Dataset content:
'''
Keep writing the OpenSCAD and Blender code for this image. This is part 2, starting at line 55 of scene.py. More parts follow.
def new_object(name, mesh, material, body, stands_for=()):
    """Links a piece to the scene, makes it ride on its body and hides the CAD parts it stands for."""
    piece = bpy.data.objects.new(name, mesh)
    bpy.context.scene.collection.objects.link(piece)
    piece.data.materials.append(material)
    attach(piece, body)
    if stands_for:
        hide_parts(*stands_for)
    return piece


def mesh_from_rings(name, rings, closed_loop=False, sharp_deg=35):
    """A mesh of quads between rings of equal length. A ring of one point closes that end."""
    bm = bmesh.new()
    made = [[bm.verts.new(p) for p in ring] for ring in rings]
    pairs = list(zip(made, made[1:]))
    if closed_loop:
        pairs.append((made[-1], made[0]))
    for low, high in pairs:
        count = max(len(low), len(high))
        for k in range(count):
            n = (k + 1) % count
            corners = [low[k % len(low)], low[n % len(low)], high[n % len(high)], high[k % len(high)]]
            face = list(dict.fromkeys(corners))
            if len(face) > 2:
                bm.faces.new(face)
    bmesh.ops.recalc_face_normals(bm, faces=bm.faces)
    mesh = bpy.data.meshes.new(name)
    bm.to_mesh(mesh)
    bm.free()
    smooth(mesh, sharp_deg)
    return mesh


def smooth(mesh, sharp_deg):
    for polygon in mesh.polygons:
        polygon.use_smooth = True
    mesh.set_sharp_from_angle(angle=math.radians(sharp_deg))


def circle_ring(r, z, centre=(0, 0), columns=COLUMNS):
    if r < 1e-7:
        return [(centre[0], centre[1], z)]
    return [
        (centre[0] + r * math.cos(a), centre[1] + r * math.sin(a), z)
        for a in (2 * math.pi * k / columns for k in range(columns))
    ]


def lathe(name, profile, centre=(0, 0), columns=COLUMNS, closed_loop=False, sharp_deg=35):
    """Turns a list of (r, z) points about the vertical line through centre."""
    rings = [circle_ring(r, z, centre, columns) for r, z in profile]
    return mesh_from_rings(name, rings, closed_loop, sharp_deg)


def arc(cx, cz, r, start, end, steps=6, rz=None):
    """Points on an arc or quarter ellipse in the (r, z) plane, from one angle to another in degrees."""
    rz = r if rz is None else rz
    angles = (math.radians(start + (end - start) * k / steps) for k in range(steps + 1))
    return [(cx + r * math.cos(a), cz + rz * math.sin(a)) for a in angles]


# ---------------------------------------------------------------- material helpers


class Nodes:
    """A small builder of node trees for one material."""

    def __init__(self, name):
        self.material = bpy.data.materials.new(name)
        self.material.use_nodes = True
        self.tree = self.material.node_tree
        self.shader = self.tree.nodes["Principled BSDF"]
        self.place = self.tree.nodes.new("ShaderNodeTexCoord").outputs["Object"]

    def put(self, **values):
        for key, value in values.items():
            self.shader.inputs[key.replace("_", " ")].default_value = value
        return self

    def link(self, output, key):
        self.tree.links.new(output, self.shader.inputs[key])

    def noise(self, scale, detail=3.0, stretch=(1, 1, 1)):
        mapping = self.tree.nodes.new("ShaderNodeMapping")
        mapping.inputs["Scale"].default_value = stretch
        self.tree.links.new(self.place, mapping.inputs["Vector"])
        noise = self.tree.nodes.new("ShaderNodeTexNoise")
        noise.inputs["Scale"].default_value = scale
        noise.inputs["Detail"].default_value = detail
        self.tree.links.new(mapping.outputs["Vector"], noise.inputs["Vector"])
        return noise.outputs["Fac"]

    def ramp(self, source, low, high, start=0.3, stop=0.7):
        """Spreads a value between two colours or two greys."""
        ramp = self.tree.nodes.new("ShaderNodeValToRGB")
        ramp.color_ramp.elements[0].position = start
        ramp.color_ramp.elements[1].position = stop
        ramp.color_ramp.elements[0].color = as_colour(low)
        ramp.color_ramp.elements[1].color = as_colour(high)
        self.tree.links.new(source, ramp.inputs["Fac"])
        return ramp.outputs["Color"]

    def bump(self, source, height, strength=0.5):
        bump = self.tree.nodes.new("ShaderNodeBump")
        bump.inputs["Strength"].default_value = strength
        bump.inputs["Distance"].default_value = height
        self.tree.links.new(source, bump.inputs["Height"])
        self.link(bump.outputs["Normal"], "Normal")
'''
Exercise goal: Take the data above and return it exactly.

Worked answer:
Keep writing the OpenSCAD and Blender code for this image. This is part 2, starting at line 55 of scene.py. More parts follow.
def new_object(name, mesh, material, body, stands_for=()):
    """Links a piece to the scene, makes it ride on its body and hides the CAD parts it stands for."""
    piece = bpy.data.objects.new(name, mesh)
    bpy.context.scene.collection.objects.link(piece)
    piece.data.materials.append(material)
    attach(piece, body)
    if stands_for:
        hide_parts(*stands_for)
    return piece


def mesh_from_rings(name, rings, closed_loop=False, sharp_deg=35):
    """A mesh of quads between rings of equal length. A ring of one point closes that end."""
    bm = bmesh.new()
    made = [[bm.verts.new(p) for p in ring] for ring in rings]
    pairs = list(zip(made, made[1:]))
    if closed_loop:
        pairs.append((made[-1], made[0]))
    for low, high in pairs:
        count = max(len(low), len(high))
        for k in range(count):
            n = (k + 1) % count
            corners = [low[k % len(low)], low[n % len(low)], high[n % len(high)], high[k % len(high)]]
            face = list(dict.fromkeys(corners))
            if len(face) > 2:
                bm.faces.new(face)
    bmesh.ops.recalc_face_normals(bm, faces=bm.faces)
    mesh = bpy.data.meshes.new(name)
    bm.to_mesh(mesh)
    bm.free()
    smooth(mesh, sharp_deg)
    return mesh


def smooth(mesh, sharp_deg):
    for polygon in mesh.polygons:
        polygon.use_smooth = True
    mesh.set_sharp_from_angle(angle=math.radians(sharp_deg))


def circle_ring(r, z, centre=(0, 0), columns=COLUMNS):
    if r < 1e-7:
        return [(centre[0], centre[1], z)]
    return [
        (centre[0] + r * math.cos(a), centre[1] + r * math.sin(a), z)
        for a in (2 * math.pi * k / columns for k in range(columns))
    ]


def lathe(name, profile, centre=(0, 0), columns=COLUMNS, closed_loop=False, sharp_deg=35):
    """Turns a list of (r, z) points about the vertical line through centre."""
    rings = [circle_ring(r, z, centre, columns) for r, z in profile]
    return mesh_from_rings(name, rings, closed_loop, sharp_deg)


def arc(cx, cz, r, start, end, steps=6, rz=None):
    """Points on an arc or quarter ellipse in the (r, z) plane, from one angle to another in degrees."""
    rz = r if rz is None else rz
    angles = (math.radians(start + (end - start) * k / steps) for k in range(steps + 1))
    return [(cx + r * math.cos(a), cz + rz * math.sin(a)) for a in angles]


# ---------------------------------------------------------------- material helpers


class Nodes:
    """A small builder of node trees for one material."""

    def __init__(self, name):
        self.material = bpy.data.materials.new(name)
        self.material.use_nodes = True
        self.tree = self.material.node_tree
        self.shader = self.tree.nodes["Principled BSDF"]
        self.place = self.tree.nodes.new("ShaderNodeTexCoord").outputs["Object"]

    def put(self, **values):
        for key, value in values.items():
            self.shader.inputs[key.replace("_", " ")].default_value = value
        return self

    def link(self, output, key):
        self.tree.links.new(output, self.shader.inputs[key])

    def noise(self, scale, detail=3.0, stretch=(1, 1, 1)):
        mapping = self.tree.nodes.new("ShaderNodeMapping")
        mapping.inputs["Scale"].default_value = stretch
        self.tree.links.new(self.place, mapping.inputs["Vector"])
        noise = self.tree.nodes.new("ShaderNodeTexNoise")
        noise.inputs["Scale"].default_value = scale
        noise.inputs["Detail"].default_value = detail
        self.tree.links.new(mapping.outputs["Vector"], noise.inputs["Vector"])
        return noise.outputs["Fac"]

    def ramp(self, source, low, high, start=0.3, stop=0.7):
        """Spreads a value between two colours or two greys."""
        ramp = self.tree.nodes.new("ShaderNodeValToRGB")
        ramp.color_ramp.elements[0].position = start
        ramp.color_ramp.elements[1].position = stop
        ramp.color_ramp.elements[0].color = as_colour(low)
        ramp.color_ramp.elements[1].color = as_colour(high)
        self.tree.links.new(source, ramp.inputs["Fac"])
        return ramp.outputs["Color"]

    def bump(self, source, height, strength=0.5):
        bump = self.tree.nodes.new("ShaderNodeBump")
        bump.inputs["Strength"].default_value = strength
        bump.inputs["Distance"].default_value = height
        self.tree.links.new(source, bump.inputs["Height"])
        self.link(bump.outputs["Normal"], "Normal")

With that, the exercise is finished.